Ethereum’s Beacon Chain Temporarily Stops Finalizing: Chain Consultant
Though cause was initially unknown, “decentralization on all levels limits the impact of these events,” according to the pseudonymous superphiz.eth
Trichaiwat/Shutterstock modified by Blockworks
Ethereum’s Beacon Chain temporarily stopped finalizing Thursday, according to a community health consultant of the blockchain.
The incident occurred at roughly 4 pm ET, according to tweets by the pseudonymous superphiz.eth.
“I don’t know why yet, but in general the chain is designed to be resilient against this, transactions will continue as usual and finalization will kick in when the problem is resolved,” they tweeted.
Ethereum had a hard time reaching consensus, resulting in a brief, but drastic, downtick in validator participation on the consensus layer, according to Blockworks Research Senior Analyst Sam Martin.
“This led to a period of time where Ethereum blocks were not being finalized, but blocks were still being validated as normal on the execution layer,” he added. “This is yet another instance that highlights the importance of client diversity amongst Ethereum’s validator set.”

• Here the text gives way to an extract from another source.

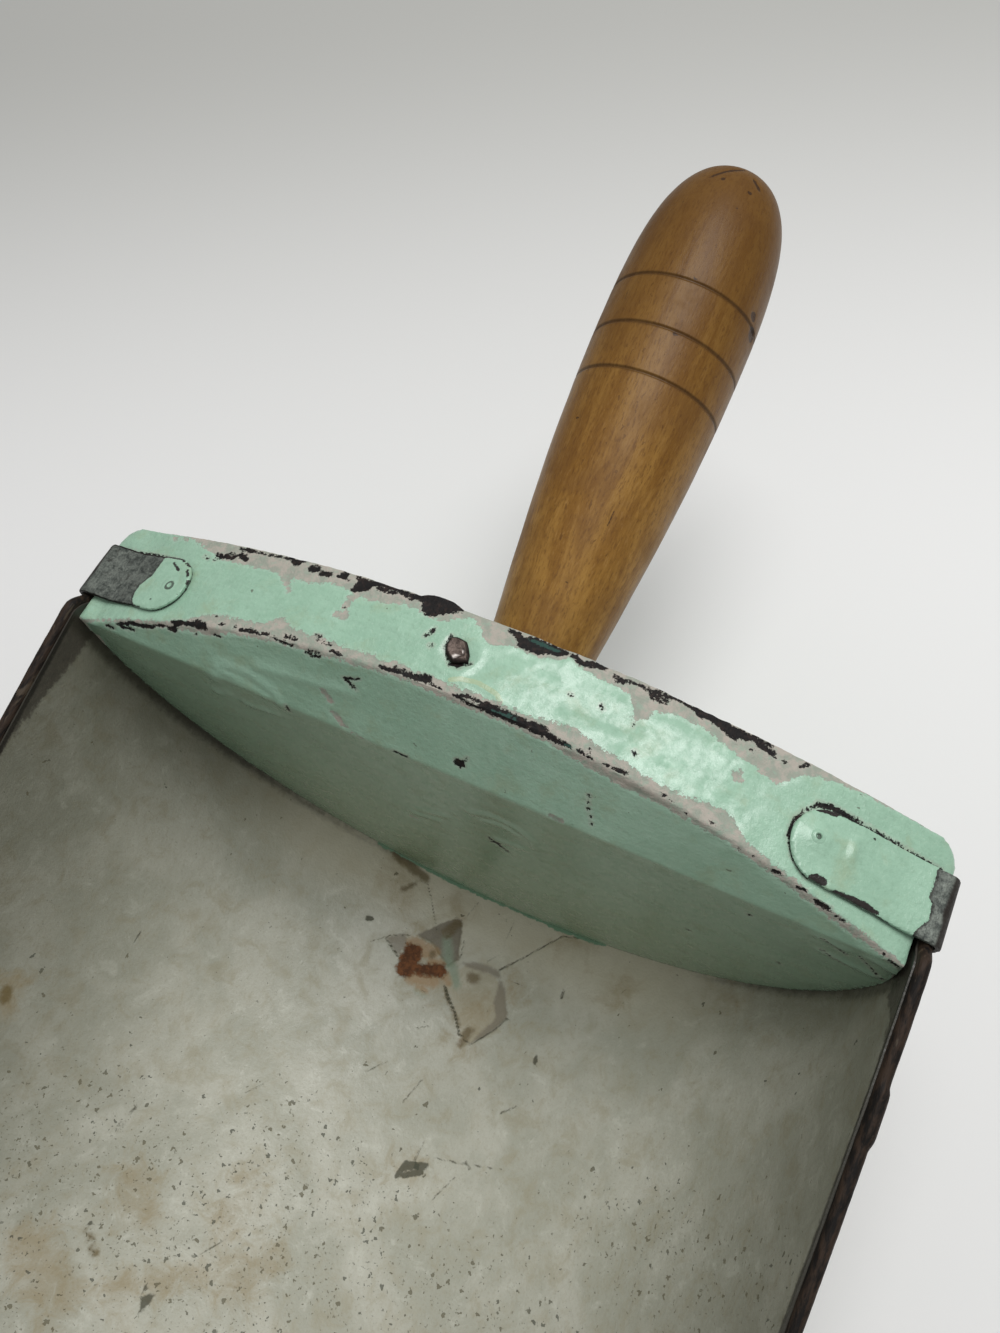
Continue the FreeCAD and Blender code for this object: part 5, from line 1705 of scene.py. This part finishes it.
# %% Tacks and wires
hidden_steel = steel_finish("rusty_steel", tone(58, 46, 38), tone(122, 104, 88))
nodes["strap_tacks"].data.materials.clear()
nodes["strap_tacks"].data.materials.append(hidden_steel)
for node, wire in wires.items():
    finish(wire, node, hidden_steel)
print("CAD pieces kept:", [name for name in nodes if not nodes[name].hide_render])

# %% [markdown]
# The set is as plain as can be: a pale floor whose colour greys slightly with
# distance, as painted shade, one large soft lamp overhead and a little behind, and
# an even, pale world that fills the shadows. Paint shows about the colour it was
# given.

# %% Floor, lamp and world
FLOOR_SIZE = 8.0
LAMP_POWER = 7.7
LAMP_SIZE = 0.62
LAMP_WAY = Vector((0.12, 0.32, 0.93))
WORLD_LIGHT = 0.46

floor = start(bpy.ops.mesh.primitive_plane_add, "floor", size=FLOOR_SIZE)
t = new_finish("pale_table", Roughness=0.6, Specular_IOR_Level=0.2)
across = t.put("SeparateXYZ", {"Vector": t.put("TexCoord")["Object"]})
# Painted shade: the floor's colour greys with distance.
far = across["Y"] - across["X"] * 0.48
pale = t.blend(t.fade(far, 0.12, 0.5), tone(232, 232, 231), tone(184, 184, 180))
floor.data.materials.append(t.shade(Base_Color=pale))
floor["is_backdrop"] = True

lamp = bpy.data.lights.new("softbox", "AREA")
lamp.energy = LAMP_POWER
lamp.size = LAMP_SIZE
softbox = linked("softbox", lamp)
softbox.location = LAMP_WAY.normalized() + crease
softbox.rotation_euler = (crease - softbox.location).to_track_quat("-Z", "Y").to_euler()

world = bpy.data.worlds.new("even_light")
bpy.context.scene.world = world
world.use_nodes = True
t = Tree(world.node_tree)
upward = t.put("SeparateXYZ", {"Vector": t.put("TexCoord")["Generated"]})["Z"]
sky = t.blend(t.fade(upward, 0.05, 0.9), (0.62, 0.62, 0.62, 1.0), (1.0, 1.0, 1.0, 1.0))
t.feed(world.node_tree.nodes["Background"], {"Color": sky, "Strength": WORLD_LIGHT})
bpy.context.scene.view_settings.view_transform = "Standard"
print("lamp:", LAMP_POWER, "W,", round(1000 * softbox.location.z), "mm above the floor")

# %% Sizes
sizes = {
    "cad": [list(corner) for corner in cad_box],
    "visual": [list(corner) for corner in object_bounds()],
}
for name, (low, high) in sizes.items():
    print(name, [round(1000 * (b - a), 1) for a, b in zip(low, high)])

Client diversity refers to the need to have multiple independent clients to ensure the decentralization of a network.
A follow-up tweet at about 4:50 pm ET suggested blocks were being finalized again.
If a consensus client has over 33% of its Ethereum nodes compromised, the Beacon Chain could stop finalizing.
This means that user transactions could be tampered with or changed, threatening the security of the Ethereum blockchain as a whole.
Historical precedent shows that having a diverse set of validators can prevent denial-of-service attacks. During the Shanghai denial-of-service attacks in 2016, attackers tricked the dominant client at the time (Geth) into slowing down block operations. Alternative clients who were not affected by the vulnerability were online at the time, and able to prevent Ethereum from being compromised.
Superphiz.eth said the loss of finalization might be “the first real-world test of our consensus client diversity work,” and called the incident “big, but inconsequential.”
“Decentralization on all levels limits the impact of these events, regardless of what caused this we must continue hardening every vector,” superphiz.eth added.
Superphiz didn’t immediately return a request for comment.
The incident is currently being investigated by Ethereum developers and more information is expected to be revealed.
Updated May 11, 2023 at 5:54 pm ET: Added additional context and comments throughout.